Trust Co. v. Allen was quoted with approval in Morrissey v. Rodgers, 137 Kan. 626, 21 P. 2d 359. The syllabus in the latter case reads:

“The place of permanent residence of an incompetent person at the time of the appointment of a guardian for him is an essential, collateral, jurisdictional question of fact, and this fact is not conclusively established by the appointment by a court having jurisdiction of the subject matter, and in a proper collateral action or proceeding the true place of the permanent residence of the incompetent may be shown for the purpose of disproving jurisdiction in a court assuming authority to make such appointment.” (Syl. If 3.)

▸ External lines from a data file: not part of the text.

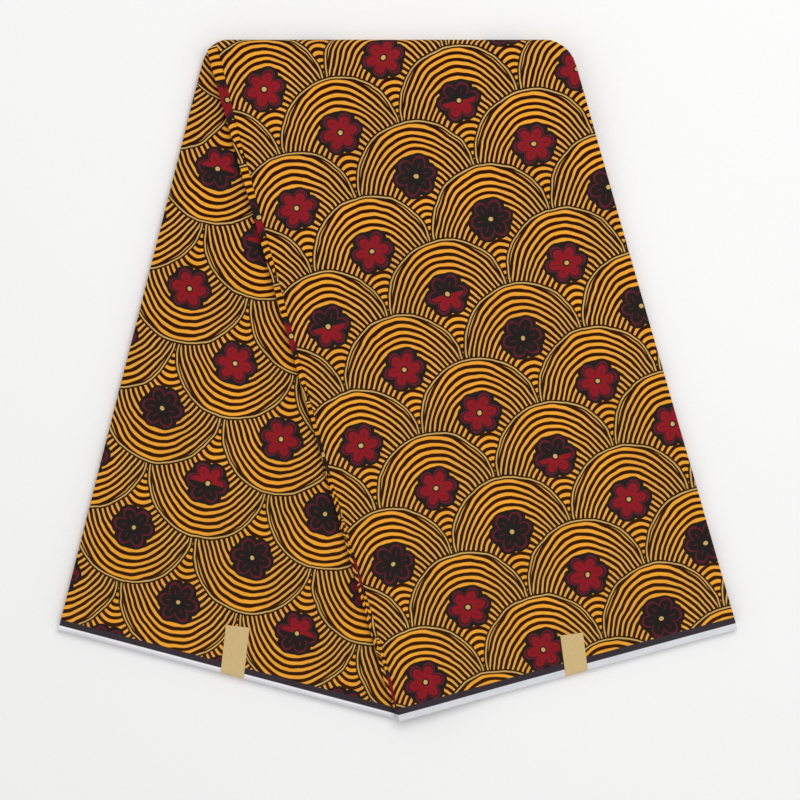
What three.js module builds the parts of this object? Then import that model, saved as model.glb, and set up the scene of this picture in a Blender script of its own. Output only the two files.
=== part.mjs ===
// A length of wax print cotton, folded back and forth into a long band of layers. The band is bent over at the
// top, so that its front leg lies on its back leg, and the two fan out. It rests on the plane z = 0.
import * as THREE from "three";

// Driving sizes, in millimetres and degrees. Depth is measured down the plan from the top fold.
const layerCount = 17;
const layerPitch = 0.5;
const sheetWall = 1;
const seamGap = 0.3;
const foldLine = 329.2;
const foldRadius = 10;
const leftCornerRadius = 20.3;
const rightCornerRadius = 22.8;

// Each leg's outer edge, the edge that the fan hides or crosses, and its hem
const backLeg = {
  outerTilt: 14.27,
  innerTilt: 14.1,
  cornerDepth: 538.8,
  hemTilt: 14.73,
};
const frontLeg = {
  outerTilt: 16.04,
  innerTilt: 15.7,
  innerLead: 3.6,
  cornerDepth: 538.4,
  hemTilt: 15.16,
};

// How far the front leg's folds stand back from its inner edge, at depths down the leg
const foldSetBack = [
  { depth: 8, top: 10.5, second: 0, hidden: 3 },
  { depth: 43, top: 9.5, second: 0, hidden: 3 },
  { depth: 82, top: 7.8, second: 0, hidden: 2.5 },
  { depth: 184, top: 6.8, second: 0, hidden: 2 },
  { depth: 243, top: 6.4, second: 0, hidden: 2 },
  { depth: 327, top: 4.4, second: 0, hidden: 1.5 },
  { depth: 380, top: 4, second: 0.6, hidden: 0 },
  { depth: 416, top: 4.2, second: 2, hidden: 0 },
  { depth: 550, top: 6.5, second: 3.4, hidden: 0 },
  { depth: 586, top: 6.8, second: 3.4, hidden: 0 },
  { depth: 606, top: 6, second: 3.4, hidden: 0.5 },
  { depth: 617, top: 3.6, second: 3, hidden: 2.5 },
];

// How the front leg settles on the back leg, and comes down to the surface beside it
const settleRun = 80;
const dropStart = 14;
const dropRun = 85;
const dropFade = 60;

// The layers that end out of sight, just past the bend, and the ramp that the others make there
const returnLength = 12;
const rampStart = 14;
const rampEnd = 20;

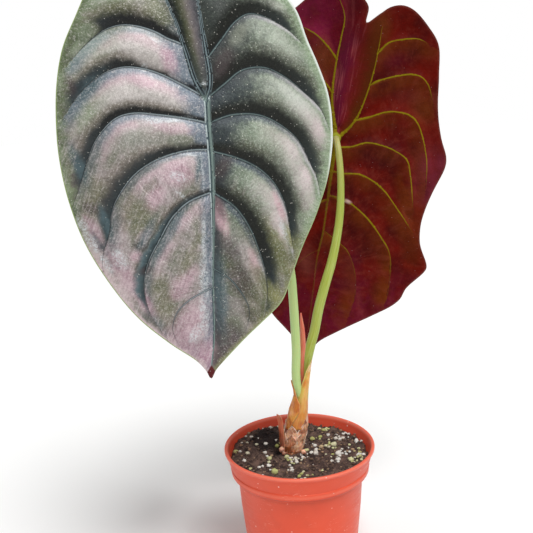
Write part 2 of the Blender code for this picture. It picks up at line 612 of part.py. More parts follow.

We think it clear that the district court was without jurisdiction to appoint a guardian for the estate of the nonresident plaintiffs.

One further observation must be made. The action was brought to recover real and personal property. During the progress of the litigation the property, real and personal, has been re-transferred to the plaintiffs, Henry and his sister. The object of the suit has been accomplished. When the action was originally instituted it presented an existing controversy. By the act of the parties occurring *75after the commencement of the action, the question involved has become moot. It is the function of a judicial tribunal to determine real controversies, and not to decide moot questions. (Duggan v. Emporia, 84 Kan. 429, 114 Pac. 235; 1 C. J. S. 1012, 1017.)

The cause is reversed with directions to set aside the orders of the trial court hereinbefore mentioned, and to dismiss the action.